# What is required:
Return every entry exactly.

# Records to use:
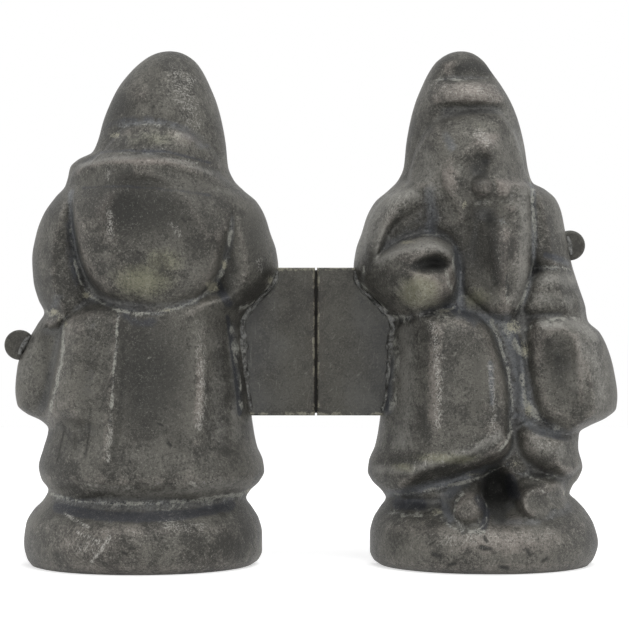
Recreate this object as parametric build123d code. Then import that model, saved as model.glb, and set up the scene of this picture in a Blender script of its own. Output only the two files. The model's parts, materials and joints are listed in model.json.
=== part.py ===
from build123d import *
import math
import os

import numpy as np

# A hinged two-part figure mold of cast pewter, lying open.
# Millimetres. X runs along the two halves, Z is up, and the outsides face -Y.
# The mating rims lie in the plane y = 0 until the whole is moved to its origin.
# Each half is drawn by its distance from the hinge pin, the back half to the left
# and the front half to the right.

# Driving sizes of the shells
figure_height = 119.6
wall = 3.0
rim_gap = 0.1

# Driving sizes of the hinge
leaf_bottom = 34.6
leaf_top = 69.0
leaf_thickness = 1.4
leaf_reach = 22.0
leaf_gap = 0.5
leaf_chamfer = 0.3
leaf_clearance = 0.15
knuckle_radius = 1.5
knuckle_gap = 0.3
knuckle_inset = 1.2
middle_knuckle_length = 12.0
web_reach = 2.6
web_behind = 0.4
pin_radius = 0.9
pin_clearance = 0.06
pin_head_overhang = 0.35
pin_head_height = 0.7
pin_head_round = 0.4

# Driving sizes of the lugs for opening the mold, which stand out past the rim
lug_radius = 3.5
lug_thickness = 2.4
lug_round = 0.7
lug_steps = 8
back_lug_stand_out = 4.8
back_lug_height = 51.0
front_lug_stand_out = 3.9
front_lug_height = 74.2

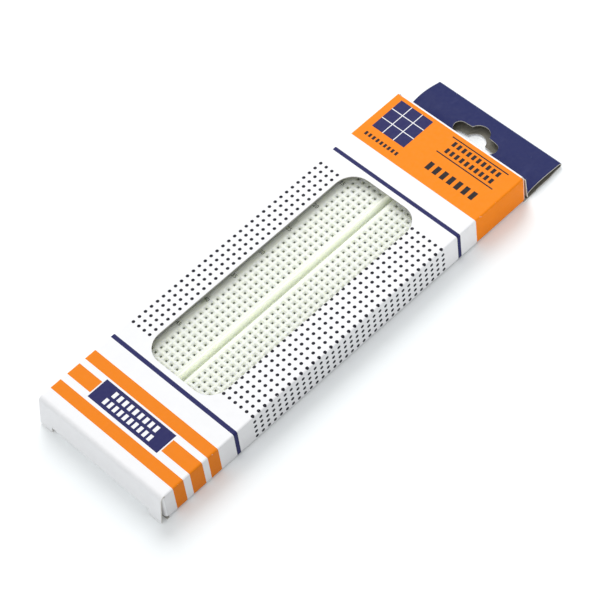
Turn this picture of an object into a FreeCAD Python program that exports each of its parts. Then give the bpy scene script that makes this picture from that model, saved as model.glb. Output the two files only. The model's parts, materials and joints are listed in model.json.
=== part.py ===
import FreeCAD, Part

import math
import os
import re

import Sketcher

# A 63-column solderless breadboard in its retail carton, lying on the carton's back.
# Frame: millimetres, X across the carton, Y along it towards the hang tab, +Z up out of the
# front panel. The origin lies on the back panel's outer face, midway between the sleeve's ends.

os.makedirs("parts", exist_ok=True)
doc = FreeCAD.newDocument("boxed_breadboard")
Vector = FreeCAD.Vector
X_AXIS = Vector(1, 0, 0)
Y_AXIS = Vector(0, 1, 0)
Z_AXIS = Vector(0, 0, 1)


# ---------------------------------------------------------------- driving dimensions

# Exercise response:
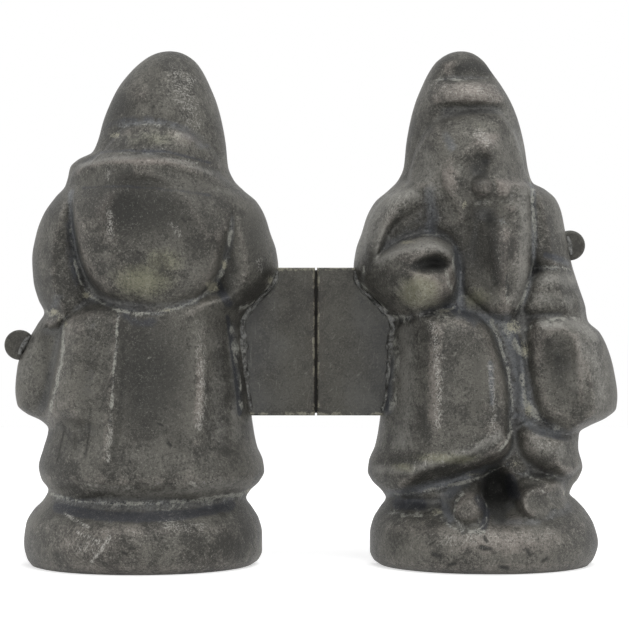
Recreate this object as parametric build123d code. Then import that model, saved as model.glb, and set up the scene of this picture in a Blender script of its own. Output only the two files. The model's parts, materials and joints are listed in model.json.
=== part.py ===
from build123d import *
import math
import os

import numpy as np

# A hinged two-part figure mold of cast pewter, lying open.
# Millimetres. X runs along the two halves, Z is up, and the outsides face -Y.
# The mating rims lie in the plane y = 0 until the whole is moved to its origin.
# Each half is drawn by its distance from the hinge pin, the back half to the left
# and the front half to the right.

# Driving sizes of the shells
figure_height = 119.6
wall = 3.0
rim_gap = 0.1

# Driving sizes of the hinge
leaf_bottom = 34.6
leaf_top = 69.0
leaf_thickness = 1.4
leaf_reach = 22.0
leaf_gap = 0.5
leaf_chamfer = 0.3
leaf_clearance = 0.15
knuckle_radius = 1.5
knuckle_gap = 0.3
knuckle_inset = 1.2
middle_knuckle_length = 12.0
web_reach = 2.6
web_behind = 0.4
pin_radius = 0.9
pin_clearance = 0.06
pin_head_overhang = 0.35
pin_head_height = 0.7
pin_head_round = 0.4

# Driving sizes of the lugs for opening the mold, which stand out past the rim
lug_radius = 3.5
lug_thickness = 2.4
lug_round = 0.7
lug_steps = 8
back_lug_stand_out = 4.8
back_lug_height = 51.0
front_lug_stand_out = 3.9
front_lug_height = 74.2

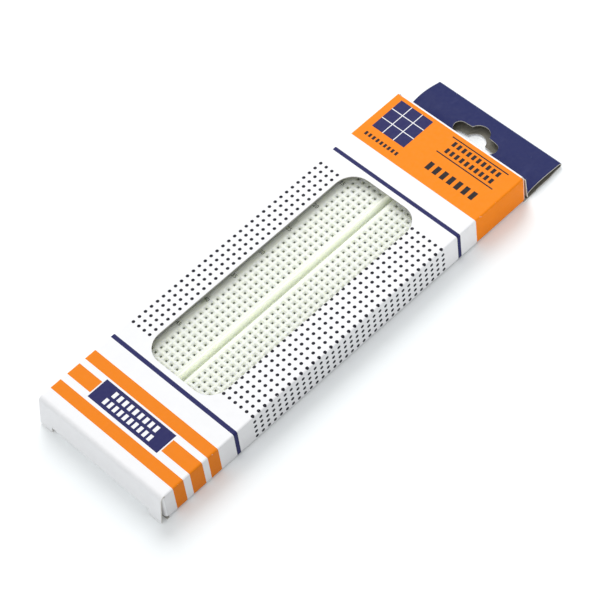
Turn this picture of an object into a FreeCAD Python program that exports each of its parts. Then give the bpy scene script that makes this picture from that model, saved as model.glb. Output the two files only. The model's parts, materials and joints are listed in model.json.
=== part.py ===
import FreeCAD, Part

import math
import os
import re

import Sketcher

# A 63-column solderless breadboard in its retail carton, lying on the carton's back.
# Frame: millimetres, X across the carton, Y along it towards the hang tab, +Z up out of the
# front panel. The origin lies on the back panel's outer face, midway between the sleeve's ends.

os.makedirs("parts", exist_ok=True)
doc = FreeCAD.newDocument("boxed_breadboard")
Vector = FreeCAD.Vector
X_AXIS = Vector(1, 0, 0)
Y_AXIS = Vector(0, 1, 0)
Z_AXIS = Vector(0, 0, 1)


# ---------------------------------------------------------------- driving dimensions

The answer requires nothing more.